#### [Task instructions]
Print the lines beginning with the one that contains "upper_shelf();" and ending with the one that contains "zip(*points))), Vector(map(max, zip(*points)))", exactly, both included, and no other lines.

#### [Given information]
____

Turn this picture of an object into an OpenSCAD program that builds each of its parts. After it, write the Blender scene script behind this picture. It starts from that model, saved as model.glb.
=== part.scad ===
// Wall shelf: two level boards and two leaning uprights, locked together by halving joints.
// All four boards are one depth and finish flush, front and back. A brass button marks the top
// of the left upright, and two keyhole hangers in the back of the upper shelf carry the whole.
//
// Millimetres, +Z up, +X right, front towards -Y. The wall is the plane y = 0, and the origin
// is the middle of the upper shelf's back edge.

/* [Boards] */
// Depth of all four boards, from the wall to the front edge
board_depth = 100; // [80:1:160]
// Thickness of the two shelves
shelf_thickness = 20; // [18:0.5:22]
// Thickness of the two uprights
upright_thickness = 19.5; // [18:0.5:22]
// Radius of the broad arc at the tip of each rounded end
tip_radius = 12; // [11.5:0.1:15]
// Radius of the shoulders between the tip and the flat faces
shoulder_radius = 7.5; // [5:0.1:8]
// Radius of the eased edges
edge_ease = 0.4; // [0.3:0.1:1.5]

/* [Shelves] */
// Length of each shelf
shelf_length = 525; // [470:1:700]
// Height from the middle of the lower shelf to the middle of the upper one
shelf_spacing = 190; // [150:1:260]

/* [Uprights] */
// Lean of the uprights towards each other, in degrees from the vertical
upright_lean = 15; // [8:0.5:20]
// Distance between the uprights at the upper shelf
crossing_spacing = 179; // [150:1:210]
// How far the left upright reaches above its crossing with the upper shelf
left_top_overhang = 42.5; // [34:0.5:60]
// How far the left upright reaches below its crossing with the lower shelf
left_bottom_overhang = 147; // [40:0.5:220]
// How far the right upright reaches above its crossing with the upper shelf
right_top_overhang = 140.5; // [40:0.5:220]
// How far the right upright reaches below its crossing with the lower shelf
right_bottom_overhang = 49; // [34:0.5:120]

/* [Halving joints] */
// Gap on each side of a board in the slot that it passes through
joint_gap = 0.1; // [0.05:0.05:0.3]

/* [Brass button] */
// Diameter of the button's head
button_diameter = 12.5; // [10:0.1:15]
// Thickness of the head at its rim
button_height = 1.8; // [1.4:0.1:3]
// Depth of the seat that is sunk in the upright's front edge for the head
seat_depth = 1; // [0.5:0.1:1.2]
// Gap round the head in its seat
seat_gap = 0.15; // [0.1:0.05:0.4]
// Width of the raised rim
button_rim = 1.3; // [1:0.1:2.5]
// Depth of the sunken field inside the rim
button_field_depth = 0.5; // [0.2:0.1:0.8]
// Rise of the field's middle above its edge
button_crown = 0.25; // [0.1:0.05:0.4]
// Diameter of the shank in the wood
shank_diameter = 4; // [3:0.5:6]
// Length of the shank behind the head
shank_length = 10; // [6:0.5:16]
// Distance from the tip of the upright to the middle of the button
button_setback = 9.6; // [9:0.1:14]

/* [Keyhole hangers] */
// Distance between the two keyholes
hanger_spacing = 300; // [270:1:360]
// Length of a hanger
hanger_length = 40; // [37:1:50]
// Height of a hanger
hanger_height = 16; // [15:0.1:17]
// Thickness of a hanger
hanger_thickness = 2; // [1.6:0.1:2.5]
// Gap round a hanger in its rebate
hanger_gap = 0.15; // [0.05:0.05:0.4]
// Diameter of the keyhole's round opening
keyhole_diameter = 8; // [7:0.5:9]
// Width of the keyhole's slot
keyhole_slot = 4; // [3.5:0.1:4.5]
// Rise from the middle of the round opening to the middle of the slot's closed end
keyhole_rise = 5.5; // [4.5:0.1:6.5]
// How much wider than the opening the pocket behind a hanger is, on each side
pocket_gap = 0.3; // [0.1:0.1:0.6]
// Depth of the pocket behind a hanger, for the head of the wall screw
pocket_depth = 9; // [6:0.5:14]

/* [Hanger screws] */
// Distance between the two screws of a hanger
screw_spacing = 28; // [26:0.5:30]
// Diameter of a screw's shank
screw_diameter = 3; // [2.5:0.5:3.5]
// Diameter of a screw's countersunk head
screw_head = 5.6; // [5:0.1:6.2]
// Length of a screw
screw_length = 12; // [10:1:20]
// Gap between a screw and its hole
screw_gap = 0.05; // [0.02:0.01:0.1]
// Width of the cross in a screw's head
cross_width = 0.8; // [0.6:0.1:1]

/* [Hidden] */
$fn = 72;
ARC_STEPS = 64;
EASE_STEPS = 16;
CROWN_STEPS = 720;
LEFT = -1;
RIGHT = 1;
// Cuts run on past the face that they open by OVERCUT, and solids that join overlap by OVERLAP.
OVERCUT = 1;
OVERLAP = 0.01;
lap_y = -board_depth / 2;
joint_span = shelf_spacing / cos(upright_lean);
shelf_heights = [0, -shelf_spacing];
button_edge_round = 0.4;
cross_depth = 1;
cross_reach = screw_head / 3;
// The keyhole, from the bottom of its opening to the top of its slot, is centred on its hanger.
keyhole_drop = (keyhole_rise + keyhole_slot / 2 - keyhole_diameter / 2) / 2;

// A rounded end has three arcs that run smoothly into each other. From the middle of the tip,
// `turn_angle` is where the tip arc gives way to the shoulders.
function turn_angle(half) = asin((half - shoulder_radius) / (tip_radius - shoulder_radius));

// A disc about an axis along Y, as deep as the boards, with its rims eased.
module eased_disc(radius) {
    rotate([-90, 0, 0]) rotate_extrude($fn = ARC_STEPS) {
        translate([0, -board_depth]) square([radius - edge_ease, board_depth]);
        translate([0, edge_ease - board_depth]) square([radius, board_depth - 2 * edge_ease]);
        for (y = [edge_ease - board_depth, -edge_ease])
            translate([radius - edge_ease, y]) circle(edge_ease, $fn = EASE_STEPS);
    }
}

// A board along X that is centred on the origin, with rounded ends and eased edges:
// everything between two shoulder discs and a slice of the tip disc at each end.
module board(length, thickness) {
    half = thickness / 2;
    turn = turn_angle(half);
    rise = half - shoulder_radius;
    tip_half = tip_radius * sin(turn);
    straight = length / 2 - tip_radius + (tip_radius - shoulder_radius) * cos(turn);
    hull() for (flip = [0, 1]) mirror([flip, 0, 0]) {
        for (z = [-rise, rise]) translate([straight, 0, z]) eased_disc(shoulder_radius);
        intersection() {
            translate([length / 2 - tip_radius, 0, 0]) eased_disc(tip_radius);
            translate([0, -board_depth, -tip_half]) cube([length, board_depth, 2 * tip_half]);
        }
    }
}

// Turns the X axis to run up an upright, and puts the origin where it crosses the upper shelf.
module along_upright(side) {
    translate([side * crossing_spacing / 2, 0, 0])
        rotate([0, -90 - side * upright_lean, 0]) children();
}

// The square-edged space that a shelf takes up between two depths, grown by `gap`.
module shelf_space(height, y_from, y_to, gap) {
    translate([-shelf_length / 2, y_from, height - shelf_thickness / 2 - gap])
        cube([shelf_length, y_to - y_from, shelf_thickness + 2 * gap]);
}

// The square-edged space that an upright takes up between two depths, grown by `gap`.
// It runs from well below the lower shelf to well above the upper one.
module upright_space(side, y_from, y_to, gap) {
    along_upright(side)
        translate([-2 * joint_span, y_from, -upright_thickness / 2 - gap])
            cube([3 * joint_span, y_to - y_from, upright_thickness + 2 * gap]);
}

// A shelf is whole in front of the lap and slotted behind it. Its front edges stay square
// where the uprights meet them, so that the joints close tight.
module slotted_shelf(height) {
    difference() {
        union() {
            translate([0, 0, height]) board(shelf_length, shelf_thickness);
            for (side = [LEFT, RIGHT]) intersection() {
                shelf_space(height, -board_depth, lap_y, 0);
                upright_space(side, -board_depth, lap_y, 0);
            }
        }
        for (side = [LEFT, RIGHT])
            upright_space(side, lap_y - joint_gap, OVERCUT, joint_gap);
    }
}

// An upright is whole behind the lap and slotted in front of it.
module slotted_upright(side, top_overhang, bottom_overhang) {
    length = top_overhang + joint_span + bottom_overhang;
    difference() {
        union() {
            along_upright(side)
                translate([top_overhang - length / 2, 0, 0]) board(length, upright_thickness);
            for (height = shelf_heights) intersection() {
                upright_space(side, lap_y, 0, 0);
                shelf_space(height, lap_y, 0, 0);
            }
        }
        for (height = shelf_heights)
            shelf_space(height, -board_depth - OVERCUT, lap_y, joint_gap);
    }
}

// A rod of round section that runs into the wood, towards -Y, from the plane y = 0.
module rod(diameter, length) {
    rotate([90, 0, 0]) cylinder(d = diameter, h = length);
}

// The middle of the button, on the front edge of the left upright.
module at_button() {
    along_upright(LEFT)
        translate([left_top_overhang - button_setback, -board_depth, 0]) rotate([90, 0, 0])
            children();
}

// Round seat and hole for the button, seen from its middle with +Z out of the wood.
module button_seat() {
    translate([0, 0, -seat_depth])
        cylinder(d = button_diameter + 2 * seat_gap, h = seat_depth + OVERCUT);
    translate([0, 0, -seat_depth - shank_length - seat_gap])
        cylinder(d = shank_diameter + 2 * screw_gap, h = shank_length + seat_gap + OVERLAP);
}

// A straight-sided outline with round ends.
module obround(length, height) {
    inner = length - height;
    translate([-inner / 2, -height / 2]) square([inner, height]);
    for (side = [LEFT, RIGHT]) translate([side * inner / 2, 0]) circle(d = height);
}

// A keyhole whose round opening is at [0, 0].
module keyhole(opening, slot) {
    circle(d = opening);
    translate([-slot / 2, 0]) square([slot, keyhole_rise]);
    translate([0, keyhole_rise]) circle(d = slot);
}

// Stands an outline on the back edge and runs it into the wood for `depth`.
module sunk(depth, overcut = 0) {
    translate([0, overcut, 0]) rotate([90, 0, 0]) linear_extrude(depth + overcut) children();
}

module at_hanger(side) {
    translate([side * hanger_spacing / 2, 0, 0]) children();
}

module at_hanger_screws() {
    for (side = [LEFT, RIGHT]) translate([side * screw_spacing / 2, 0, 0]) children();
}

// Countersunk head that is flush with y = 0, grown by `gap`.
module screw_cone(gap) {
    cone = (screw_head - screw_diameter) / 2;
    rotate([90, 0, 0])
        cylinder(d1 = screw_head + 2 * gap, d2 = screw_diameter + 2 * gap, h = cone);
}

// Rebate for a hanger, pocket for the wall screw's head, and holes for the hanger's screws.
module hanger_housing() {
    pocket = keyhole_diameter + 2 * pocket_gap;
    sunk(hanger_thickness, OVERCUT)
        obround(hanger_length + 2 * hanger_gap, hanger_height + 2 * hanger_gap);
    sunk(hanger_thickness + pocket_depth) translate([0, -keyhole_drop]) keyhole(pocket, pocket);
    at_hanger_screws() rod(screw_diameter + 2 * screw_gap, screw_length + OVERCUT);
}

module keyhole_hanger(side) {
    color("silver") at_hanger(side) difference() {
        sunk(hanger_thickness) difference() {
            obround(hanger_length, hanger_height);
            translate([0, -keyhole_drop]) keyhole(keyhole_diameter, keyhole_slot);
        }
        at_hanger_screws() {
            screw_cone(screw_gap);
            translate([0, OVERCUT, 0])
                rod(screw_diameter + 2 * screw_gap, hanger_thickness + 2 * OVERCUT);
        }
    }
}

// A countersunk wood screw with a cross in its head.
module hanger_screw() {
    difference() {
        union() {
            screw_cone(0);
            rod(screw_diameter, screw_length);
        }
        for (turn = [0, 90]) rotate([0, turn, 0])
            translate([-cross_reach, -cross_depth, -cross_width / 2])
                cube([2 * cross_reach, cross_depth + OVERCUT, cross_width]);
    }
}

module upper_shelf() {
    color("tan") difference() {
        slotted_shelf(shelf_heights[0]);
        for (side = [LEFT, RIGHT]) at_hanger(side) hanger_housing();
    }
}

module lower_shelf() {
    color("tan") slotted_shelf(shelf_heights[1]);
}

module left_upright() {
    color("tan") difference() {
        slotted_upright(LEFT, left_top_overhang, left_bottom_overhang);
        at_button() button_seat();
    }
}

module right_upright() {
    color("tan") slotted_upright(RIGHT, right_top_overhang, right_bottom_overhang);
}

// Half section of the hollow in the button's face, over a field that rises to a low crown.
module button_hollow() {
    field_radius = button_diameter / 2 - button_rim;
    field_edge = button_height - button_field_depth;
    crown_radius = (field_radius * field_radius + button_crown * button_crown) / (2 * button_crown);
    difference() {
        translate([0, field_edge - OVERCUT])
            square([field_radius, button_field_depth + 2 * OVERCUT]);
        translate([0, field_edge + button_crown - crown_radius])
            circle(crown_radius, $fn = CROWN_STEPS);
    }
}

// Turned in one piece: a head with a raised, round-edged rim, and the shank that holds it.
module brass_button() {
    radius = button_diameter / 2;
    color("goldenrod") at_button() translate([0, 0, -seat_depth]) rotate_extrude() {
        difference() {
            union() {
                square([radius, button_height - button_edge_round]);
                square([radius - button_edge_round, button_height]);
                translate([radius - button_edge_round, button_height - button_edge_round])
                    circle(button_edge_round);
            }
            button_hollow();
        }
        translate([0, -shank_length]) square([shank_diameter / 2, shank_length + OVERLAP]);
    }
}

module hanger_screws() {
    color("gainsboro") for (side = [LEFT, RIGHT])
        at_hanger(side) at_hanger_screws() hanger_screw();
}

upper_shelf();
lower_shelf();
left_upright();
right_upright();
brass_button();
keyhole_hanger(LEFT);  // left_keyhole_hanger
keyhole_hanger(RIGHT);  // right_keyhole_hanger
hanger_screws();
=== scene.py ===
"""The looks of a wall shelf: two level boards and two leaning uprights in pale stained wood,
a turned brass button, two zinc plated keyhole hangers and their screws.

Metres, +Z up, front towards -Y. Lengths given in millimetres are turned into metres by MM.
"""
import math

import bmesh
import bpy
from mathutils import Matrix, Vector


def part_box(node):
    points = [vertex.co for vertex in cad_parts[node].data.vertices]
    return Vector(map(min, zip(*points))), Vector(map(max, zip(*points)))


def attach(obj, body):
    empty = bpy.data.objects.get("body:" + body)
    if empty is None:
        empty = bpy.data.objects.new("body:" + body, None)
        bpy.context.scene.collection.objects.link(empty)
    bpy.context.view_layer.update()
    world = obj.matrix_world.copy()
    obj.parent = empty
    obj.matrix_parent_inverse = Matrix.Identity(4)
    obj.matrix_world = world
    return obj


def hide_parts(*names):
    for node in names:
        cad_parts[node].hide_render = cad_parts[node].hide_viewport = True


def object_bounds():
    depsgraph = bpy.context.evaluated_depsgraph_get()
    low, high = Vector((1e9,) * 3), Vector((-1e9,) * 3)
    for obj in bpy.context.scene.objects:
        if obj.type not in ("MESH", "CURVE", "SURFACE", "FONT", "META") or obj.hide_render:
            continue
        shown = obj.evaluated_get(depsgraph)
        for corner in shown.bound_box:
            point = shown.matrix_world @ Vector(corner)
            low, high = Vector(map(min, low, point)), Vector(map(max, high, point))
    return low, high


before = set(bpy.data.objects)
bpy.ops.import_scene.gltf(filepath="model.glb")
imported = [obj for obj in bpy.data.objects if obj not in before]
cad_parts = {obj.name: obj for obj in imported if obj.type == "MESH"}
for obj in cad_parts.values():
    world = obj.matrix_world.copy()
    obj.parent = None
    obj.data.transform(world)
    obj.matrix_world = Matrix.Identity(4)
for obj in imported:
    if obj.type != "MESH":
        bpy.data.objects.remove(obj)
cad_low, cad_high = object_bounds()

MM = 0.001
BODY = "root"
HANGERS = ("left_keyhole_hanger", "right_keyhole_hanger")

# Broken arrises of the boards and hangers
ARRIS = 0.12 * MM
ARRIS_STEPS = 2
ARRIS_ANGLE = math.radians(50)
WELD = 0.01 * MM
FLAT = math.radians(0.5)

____

#### [Written solution]
upper_shelf();
lower_shelf();
left_upright();
right_upright();
brass_button();
keyhole_hanger(LEFT);  // left_keyhole_hanger
keyhole_hanger(RIGHT);  // right_keyhole_hanger
hanger_screws();
=== scene.py ===
"""The looks of a wall shelf: two level boards and two leaning uprights in pale stained wood,
a turned brass button, two zinc plated keyhole hangers and their screws.

Metres, +Z up, front towards -Y. Lengths given in millimetres are turned into metres by MM.
"""
import math

import bmesh
import bpy
from mathutils import Matrix, Vector


def part_box(node):
    points = [vertex.co for vertex in cad_parts[node].data.vertices]
    return Vector(map(min, zip(*points))), Vector(map(max, zip(*points)))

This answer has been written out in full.